家康に悪役がふられるようになったのは明治以降で、二つの大きな力による。一つは少年講談本の『立川文庫』の「真田十勇士」ものである。実在でない「猿飛佐助」なども含めて幸村らの活躍を描いた。単純に活劇としてのおもしろさ、強大な幕府に抗する反体制的(関西人には反東京の)庶民感情、最後に敗れる滅びの美学の三要素で、一般受けした。もう一つは、明治政権が徳川政権を倒して成立したので、その正統性を訴えるために徳川を悪にしたという上からの教育による注入である。一見反体制的な庶民文化の立川文庫も、実はこの体制的枠組みに都合よく働いて家康=腹黒い狸オヤジというキャラ設定が機能したのである。

上に述べたように家康が実際はそう悪でない(大坂方に義はない)ならば、幸村の加担はどうみたらよいのか。従来言われてきたことは、どちらにも加担する(兄は徳川についた)ことで家存続の保険をかけるということで、他の(特に中小の)武士団にも時々みられた。
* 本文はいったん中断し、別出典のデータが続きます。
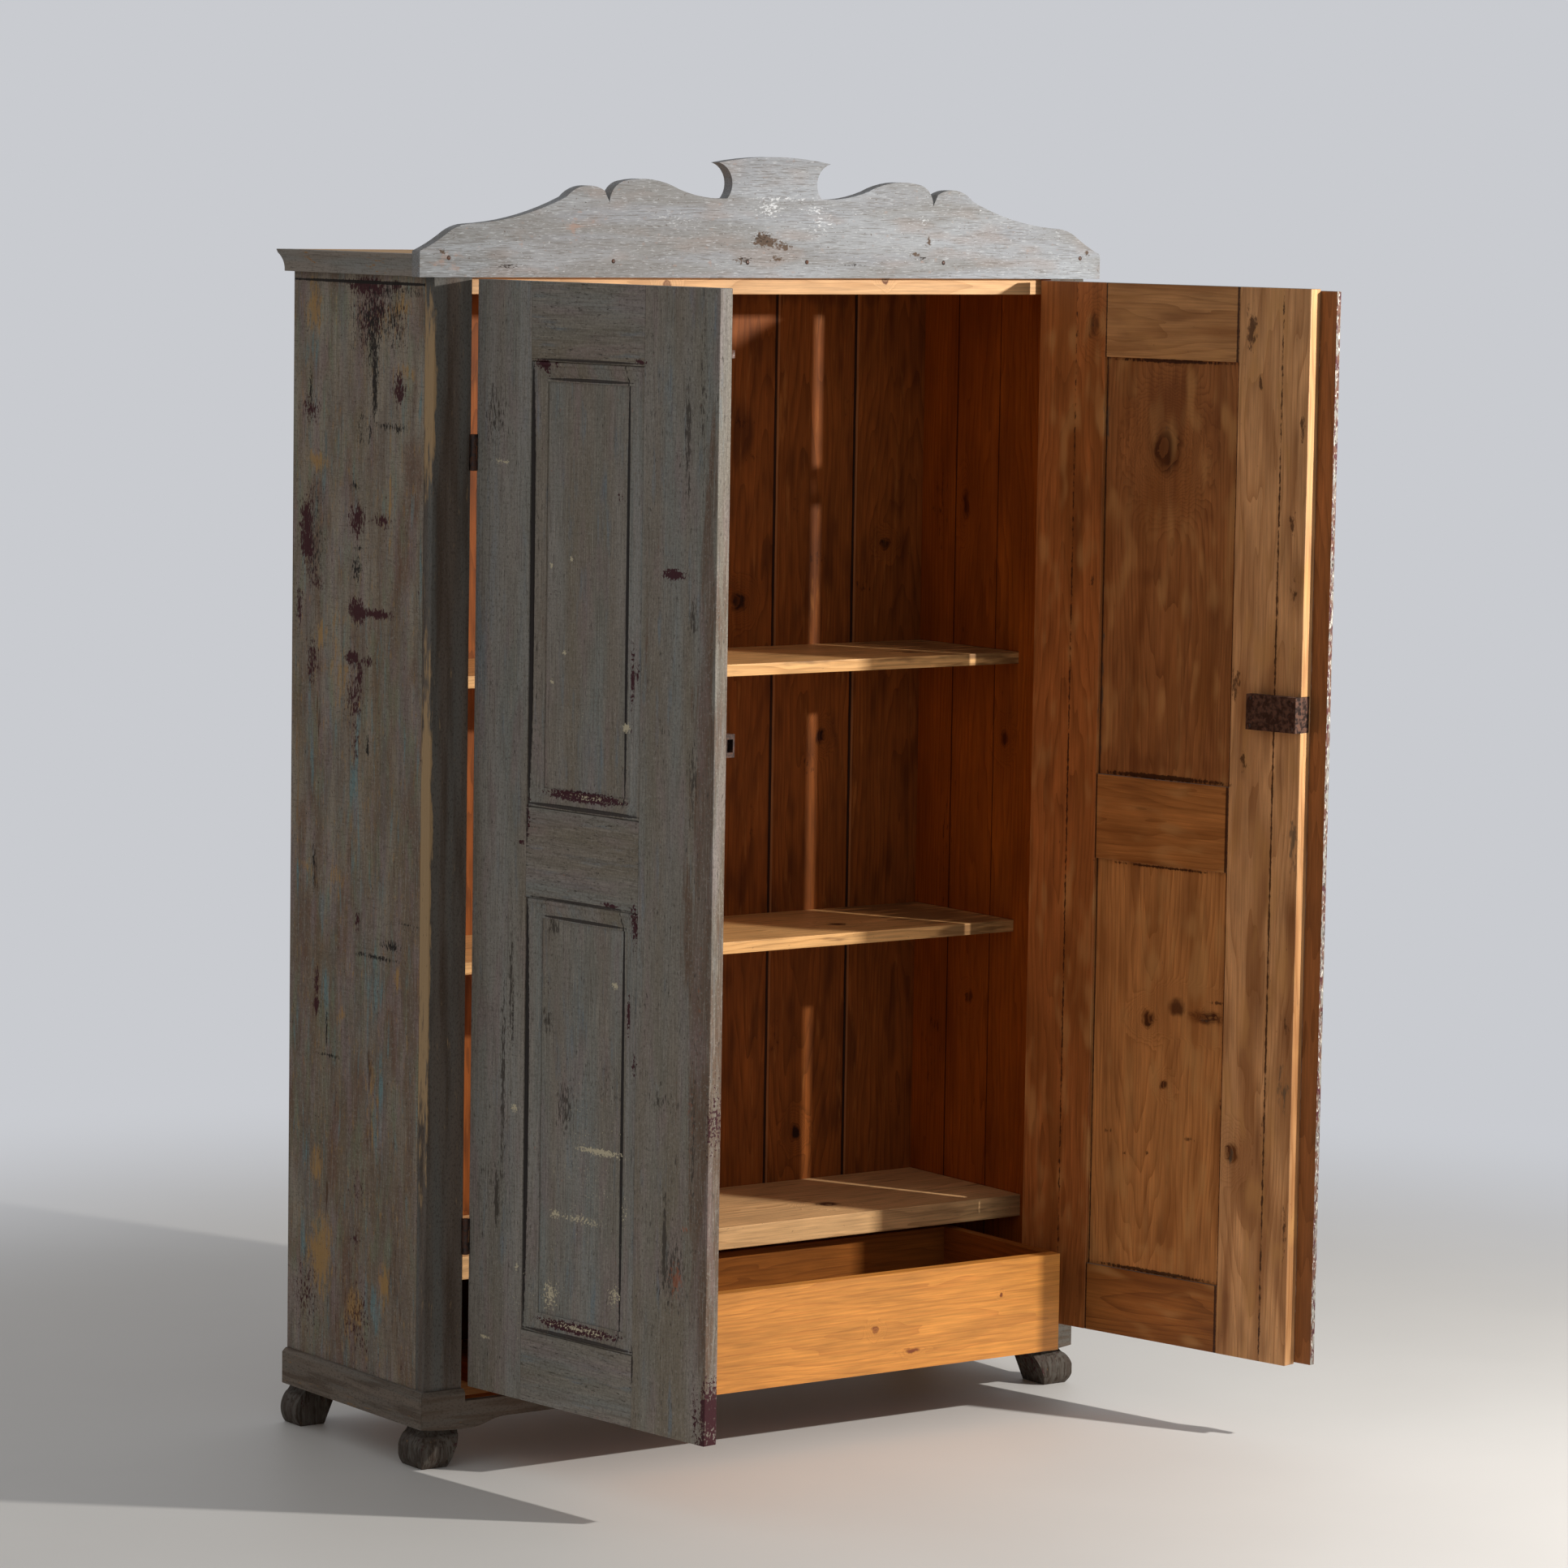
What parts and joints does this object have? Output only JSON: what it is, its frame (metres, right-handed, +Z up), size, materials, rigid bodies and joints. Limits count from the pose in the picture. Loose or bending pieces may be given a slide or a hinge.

それにしても関が原ならともかく、大坂の役では勝敗ははっきりしていたのではないか。これに対する一つの答えとして、勝つ確率は低いがそれだけ買ったときの利得(オッズ)は大きいので「期待値」としてはばかにできず、大勝負する賭け方もある、というものである。幸村がその場合かどうかはわからないが、一般論としてこう答える。大きな禍に備えるために、損を覚悟で保険をかけることはよいが、あわよくばの利得を狙って、自分の破滅だけでなく、他の人々の損失や不幸をもたらすことはとんでもない、と。なお山岡宗八の『徳川家康』では、別の理由を出している。泰平の世をめざす家康に対して、世の中からいくさはなくならないというのが幸村の信念であると。これは家康礼賛の立場からの対抗的設定に過ぎまいが、もしもそのとおりなら幸村こそ最低最悪の人間である。

家康によって築かれた徳川体制は悪だったのか。そう主張した明治政権を、今の安倍政権(長州)も継いでいる。小生の知り合いで薩摩出身の年配の男性(こちらは朝ドラで注目の五代友厚の孫だかひ孫だかと同級だったという)も大日本帝国の正統性をいまだに信奉しているので、よく論争になる。徳川時代は二百五十年の平和であった。それをあなた方がつぶしてつくった「御維新」体制は十年に一度大きな戦争を行った。いったいどちらがよい統治だったのだろうかと。勿論この一点だけで論ずるのは不十分であろうが、それでもきわめて大きな一点ではある。

三谷幸喜はどのようなつくりで幸村を大坂城に向かわせるのか、みていくことにしよう。